Another Time & Place

A place to relax and reminisce. Here you'll find nostalgia, memorabilia, history, anything from the past.

Friday, February 10, 2006

Quotations Book - Famous Quotations

"This site has 43,061 quotations by 7,960 authors in 1,328 subjects. We also have 4,082 proverbs and 72,299 fortunes in 72 collections."

If you're ever stuck for some words of wisdom, you'll find something here. You can search by author or subject. If you want, you can even subscribe to their RSS feed.

A few random quotes:

Mark Twain -

"Life would be infinitely happier if we could only be born at the age of eighty and gradually approach eighteen."

Voltaire -

"Animals have these advantages over man: They have no theologians to instruct them, their funerals cost them nothing, and no one starts lawsuits over their wills."

Friedrich Nietzsche -

"For art to exist, for any sort of aesthetic activity or perception to exist, a certain physiological precondition is indispensable: intoxication."
Link

Ist Olympic Winter Games

"In 1921, the International Olympic Committee voted to stage "International Sports Week 1924" in Chamonix, France. This event was a complete success and was retroactively named the First Olympic Winter Games. The first event to be decided in Chamonix was the men’s 500m speed skating. The first gold medal went to Charles Jewtraw of the United States. A. Clas Thunberg of Finland earned medals in all five speed skating events: three gold, one silver and one bronze. Norway’s Thorleif Haug dominated Nordic skiing, winning both cross-country races and the Nordic combined. The Canadian ice hockey team won all five of their matches, outscoring their opponents 110 to 3."

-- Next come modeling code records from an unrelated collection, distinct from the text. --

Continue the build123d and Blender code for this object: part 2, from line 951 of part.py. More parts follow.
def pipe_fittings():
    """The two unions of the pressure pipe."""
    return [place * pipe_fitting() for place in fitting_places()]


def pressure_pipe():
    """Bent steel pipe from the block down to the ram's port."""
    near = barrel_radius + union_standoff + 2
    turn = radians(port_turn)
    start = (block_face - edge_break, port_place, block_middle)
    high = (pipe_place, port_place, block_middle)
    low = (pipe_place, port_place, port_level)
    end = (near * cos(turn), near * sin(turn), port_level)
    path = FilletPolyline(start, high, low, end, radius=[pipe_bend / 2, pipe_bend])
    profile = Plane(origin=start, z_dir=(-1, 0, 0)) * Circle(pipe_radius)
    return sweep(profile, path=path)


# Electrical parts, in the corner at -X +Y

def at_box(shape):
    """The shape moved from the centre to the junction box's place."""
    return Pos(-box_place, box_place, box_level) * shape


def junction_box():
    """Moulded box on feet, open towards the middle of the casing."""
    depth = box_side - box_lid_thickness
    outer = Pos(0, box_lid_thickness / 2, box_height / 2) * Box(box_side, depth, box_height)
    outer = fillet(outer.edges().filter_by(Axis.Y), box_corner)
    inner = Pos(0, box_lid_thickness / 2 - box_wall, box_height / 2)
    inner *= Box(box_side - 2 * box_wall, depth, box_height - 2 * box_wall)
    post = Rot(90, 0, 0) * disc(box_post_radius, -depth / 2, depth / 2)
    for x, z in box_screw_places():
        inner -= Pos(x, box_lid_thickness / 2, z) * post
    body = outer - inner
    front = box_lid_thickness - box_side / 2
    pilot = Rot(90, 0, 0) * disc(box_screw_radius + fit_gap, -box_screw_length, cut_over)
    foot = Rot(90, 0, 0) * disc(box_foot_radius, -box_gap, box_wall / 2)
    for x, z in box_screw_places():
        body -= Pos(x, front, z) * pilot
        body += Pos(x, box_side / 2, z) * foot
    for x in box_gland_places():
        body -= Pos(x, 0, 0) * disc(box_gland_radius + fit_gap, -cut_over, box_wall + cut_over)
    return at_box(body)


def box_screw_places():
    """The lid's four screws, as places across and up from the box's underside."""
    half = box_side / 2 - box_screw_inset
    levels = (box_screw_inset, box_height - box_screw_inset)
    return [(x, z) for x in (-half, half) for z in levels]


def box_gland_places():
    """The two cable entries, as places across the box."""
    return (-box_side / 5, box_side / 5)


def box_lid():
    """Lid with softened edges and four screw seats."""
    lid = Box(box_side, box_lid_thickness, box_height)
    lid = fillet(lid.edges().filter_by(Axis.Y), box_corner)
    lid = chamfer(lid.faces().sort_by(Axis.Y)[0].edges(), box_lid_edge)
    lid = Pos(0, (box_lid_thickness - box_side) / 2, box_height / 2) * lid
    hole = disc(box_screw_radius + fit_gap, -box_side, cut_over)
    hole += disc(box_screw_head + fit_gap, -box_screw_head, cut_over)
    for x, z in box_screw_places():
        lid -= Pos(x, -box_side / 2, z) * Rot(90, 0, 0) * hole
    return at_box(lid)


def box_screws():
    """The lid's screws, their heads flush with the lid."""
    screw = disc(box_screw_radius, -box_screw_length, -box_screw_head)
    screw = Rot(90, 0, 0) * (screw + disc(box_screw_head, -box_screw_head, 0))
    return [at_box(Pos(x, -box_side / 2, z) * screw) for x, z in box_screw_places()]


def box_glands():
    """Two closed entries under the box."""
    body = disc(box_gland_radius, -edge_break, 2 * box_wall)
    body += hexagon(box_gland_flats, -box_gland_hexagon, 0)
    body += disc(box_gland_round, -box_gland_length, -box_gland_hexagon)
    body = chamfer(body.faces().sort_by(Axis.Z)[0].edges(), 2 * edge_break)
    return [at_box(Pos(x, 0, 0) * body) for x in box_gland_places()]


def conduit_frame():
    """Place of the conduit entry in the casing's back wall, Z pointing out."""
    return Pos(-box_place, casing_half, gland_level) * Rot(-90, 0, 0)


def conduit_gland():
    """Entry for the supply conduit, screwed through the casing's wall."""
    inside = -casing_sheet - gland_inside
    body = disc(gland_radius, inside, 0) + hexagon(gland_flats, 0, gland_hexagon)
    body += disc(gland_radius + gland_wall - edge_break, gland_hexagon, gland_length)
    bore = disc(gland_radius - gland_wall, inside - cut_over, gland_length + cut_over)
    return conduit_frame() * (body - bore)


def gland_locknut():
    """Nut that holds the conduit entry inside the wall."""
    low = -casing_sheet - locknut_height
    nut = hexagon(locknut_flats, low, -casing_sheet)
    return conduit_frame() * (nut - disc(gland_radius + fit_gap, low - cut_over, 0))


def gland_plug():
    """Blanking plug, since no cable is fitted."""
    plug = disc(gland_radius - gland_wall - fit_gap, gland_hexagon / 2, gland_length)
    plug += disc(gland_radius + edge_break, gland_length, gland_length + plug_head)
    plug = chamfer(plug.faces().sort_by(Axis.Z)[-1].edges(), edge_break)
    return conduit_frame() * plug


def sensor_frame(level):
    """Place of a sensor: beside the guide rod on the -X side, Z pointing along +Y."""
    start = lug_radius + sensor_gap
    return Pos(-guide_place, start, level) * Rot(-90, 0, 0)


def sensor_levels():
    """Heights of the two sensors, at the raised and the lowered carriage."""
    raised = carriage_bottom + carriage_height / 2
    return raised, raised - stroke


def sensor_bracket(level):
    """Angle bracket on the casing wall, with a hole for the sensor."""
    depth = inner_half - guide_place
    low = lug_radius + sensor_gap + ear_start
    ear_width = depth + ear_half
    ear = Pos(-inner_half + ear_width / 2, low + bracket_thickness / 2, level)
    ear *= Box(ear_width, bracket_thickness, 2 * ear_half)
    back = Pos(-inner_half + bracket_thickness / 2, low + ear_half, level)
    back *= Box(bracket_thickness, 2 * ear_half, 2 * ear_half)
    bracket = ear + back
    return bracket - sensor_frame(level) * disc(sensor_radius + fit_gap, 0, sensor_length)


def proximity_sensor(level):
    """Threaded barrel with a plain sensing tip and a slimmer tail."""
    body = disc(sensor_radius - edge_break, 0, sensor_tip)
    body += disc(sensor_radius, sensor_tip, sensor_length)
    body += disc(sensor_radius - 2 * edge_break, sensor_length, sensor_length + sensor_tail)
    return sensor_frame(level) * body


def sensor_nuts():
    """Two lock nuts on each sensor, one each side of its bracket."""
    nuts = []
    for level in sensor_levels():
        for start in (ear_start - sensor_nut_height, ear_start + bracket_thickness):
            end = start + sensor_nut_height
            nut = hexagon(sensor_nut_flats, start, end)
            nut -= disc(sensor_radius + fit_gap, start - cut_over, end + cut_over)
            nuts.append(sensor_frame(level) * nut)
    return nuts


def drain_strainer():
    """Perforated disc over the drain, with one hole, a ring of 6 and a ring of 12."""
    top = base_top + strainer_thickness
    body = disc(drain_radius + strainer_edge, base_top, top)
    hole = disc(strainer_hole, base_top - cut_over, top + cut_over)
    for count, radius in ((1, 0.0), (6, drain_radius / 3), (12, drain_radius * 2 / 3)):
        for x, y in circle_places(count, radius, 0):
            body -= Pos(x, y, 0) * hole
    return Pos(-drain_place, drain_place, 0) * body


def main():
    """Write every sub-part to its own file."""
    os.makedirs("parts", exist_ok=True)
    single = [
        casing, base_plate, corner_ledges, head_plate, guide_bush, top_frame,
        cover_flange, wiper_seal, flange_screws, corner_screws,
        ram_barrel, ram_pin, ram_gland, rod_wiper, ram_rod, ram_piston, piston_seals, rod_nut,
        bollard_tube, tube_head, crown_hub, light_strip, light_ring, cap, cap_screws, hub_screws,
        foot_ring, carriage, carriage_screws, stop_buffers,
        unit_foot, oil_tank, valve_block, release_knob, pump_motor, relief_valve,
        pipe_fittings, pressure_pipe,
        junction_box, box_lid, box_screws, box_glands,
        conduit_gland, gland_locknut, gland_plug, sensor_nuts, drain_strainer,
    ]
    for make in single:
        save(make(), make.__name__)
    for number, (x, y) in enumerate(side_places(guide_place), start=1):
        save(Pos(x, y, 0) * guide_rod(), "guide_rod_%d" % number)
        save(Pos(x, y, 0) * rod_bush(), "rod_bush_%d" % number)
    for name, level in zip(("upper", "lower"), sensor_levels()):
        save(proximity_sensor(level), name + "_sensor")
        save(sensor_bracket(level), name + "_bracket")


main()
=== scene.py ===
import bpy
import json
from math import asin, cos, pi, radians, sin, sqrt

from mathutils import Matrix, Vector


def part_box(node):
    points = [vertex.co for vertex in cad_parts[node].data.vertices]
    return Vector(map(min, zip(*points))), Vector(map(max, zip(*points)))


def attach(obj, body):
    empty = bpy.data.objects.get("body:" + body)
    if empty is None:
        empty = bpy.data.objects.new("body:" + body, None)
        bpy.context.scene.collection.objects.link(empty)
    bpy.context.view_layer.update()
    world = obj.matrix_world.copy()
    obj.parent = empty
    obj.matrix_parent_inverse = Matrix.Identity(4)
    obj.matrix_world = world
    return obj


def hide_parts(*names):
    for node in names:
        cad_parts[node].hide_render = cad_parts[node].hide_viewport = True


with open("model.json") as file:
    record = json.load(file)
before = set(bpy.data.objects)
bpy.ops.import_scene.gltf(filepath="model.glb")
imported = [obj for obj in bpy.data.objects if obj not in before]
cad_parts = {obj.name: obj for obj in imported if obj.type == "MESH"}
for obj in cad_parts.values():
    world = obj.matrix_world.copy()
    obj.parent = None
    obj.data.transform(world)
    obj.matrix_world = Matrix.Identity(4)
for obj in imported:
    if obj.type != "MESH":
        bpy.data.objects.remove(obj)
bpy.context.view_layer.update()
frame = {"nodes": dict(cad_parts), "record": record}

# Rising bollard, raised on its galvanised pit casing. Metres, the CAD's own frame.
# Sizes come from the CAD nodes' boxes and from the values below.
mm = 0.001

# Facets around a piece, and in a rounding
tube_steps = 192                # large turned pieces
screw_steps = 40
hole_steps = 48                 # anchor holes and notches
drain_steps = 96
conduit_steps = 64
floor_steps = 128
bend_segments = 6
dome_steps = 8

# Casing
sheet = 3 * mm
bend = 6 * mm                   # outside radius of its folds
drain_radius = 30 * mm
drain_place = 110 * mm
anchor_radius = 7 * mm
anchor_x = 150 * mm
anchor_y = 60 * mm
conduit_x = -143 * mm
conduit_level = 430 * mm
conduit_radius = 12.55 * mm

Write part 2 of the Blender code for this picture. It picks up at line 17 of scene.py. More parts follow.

While the rest of the world prepares for the 2006 games that begin today, this page takes you back to the first winter games. Here you can find facts, highlights, photos, and even a couple of video clips.

This is from the official Olympic website, so you can also get info on the current winter games as well as all the other winter and summer games since 1896.
Link

Tuesday, February 07, 2006

The Spanish-American War in Motion Pictures


"This presentation features 68 motion pictures produced between 1898 and 1901 of the Spanish-American War and the subsequent Philippine Revolution. The Spanish-American War was the first U.S. war in which the motion picture camera played a role. These films were made by the Edison Manufacturing Company and the American Mutoscope & Biograph Company and consist of actualities filmed in the U.S., Cuba, and the Philippines, showing troops, ships, notable figures, and parades, as well as reenactments of battles and other war-time events. The Special Presentation presents the motion pictures in chronological order together with brief essays that provide a historical context for their filming."

Some of these are really hard to see or make out details, but I like'em for their historical value none the less. There are institutions that restore a degree of clearity to old films, and I hope they get around to these, assuming they haven't.

I can't see any young kids having any interest in these, unless they're like I was (and still am); really interested in the way things were. These films were made about a war just over a hundred years ago, but from my perspective, it wasn't that long ago because my grandmother was alive then, and in another 20 years, my mother would be born.

What's special about this war is that it had such a profound affect on the hundred years to follow. If you take time to look into it, you'll see that it was a war that wasn't even necessary. What was basically an accident, led to our prominence as a world power. Who would've thought that a hundred years later, we'd again be fighting in a war, this time Iraq, that's also considered to have been unnecessary, and will have a profound affect on the hundred years to come.
Link

Sunday, February 05, 2006

My Birthday


February 5th is my birthday, and since I go by the name "Jack Benny" to honor him, I'll let you all celebrate with me by posting a direct download for an MP3 of one of the "real" Jack Bennys' old radio shows from Feb. 17, 1946. Here, you'll see that Jack wasn't always '39', in fact, he'd been fudging his age for a number of years before he ever reached '39'. In this show, Jack claims to have just turned 37, but Don Wilson points out that he was 37 the last year, and the year before that, and before that.

The title of the show is...


In the show, after Jack talks about his birthday with Don, Phil Harris is late (again) so Mary Livingston plays his part in a routine with Jack till Phil finaly arrives. Later Jack tells that while taking a violin lesson from Professor LeBlanc (played of course, by Mel Blanc), he learned Rochester was lost at sea.

To find out how everything turns out, well, you'll just have to tune in and enjoy.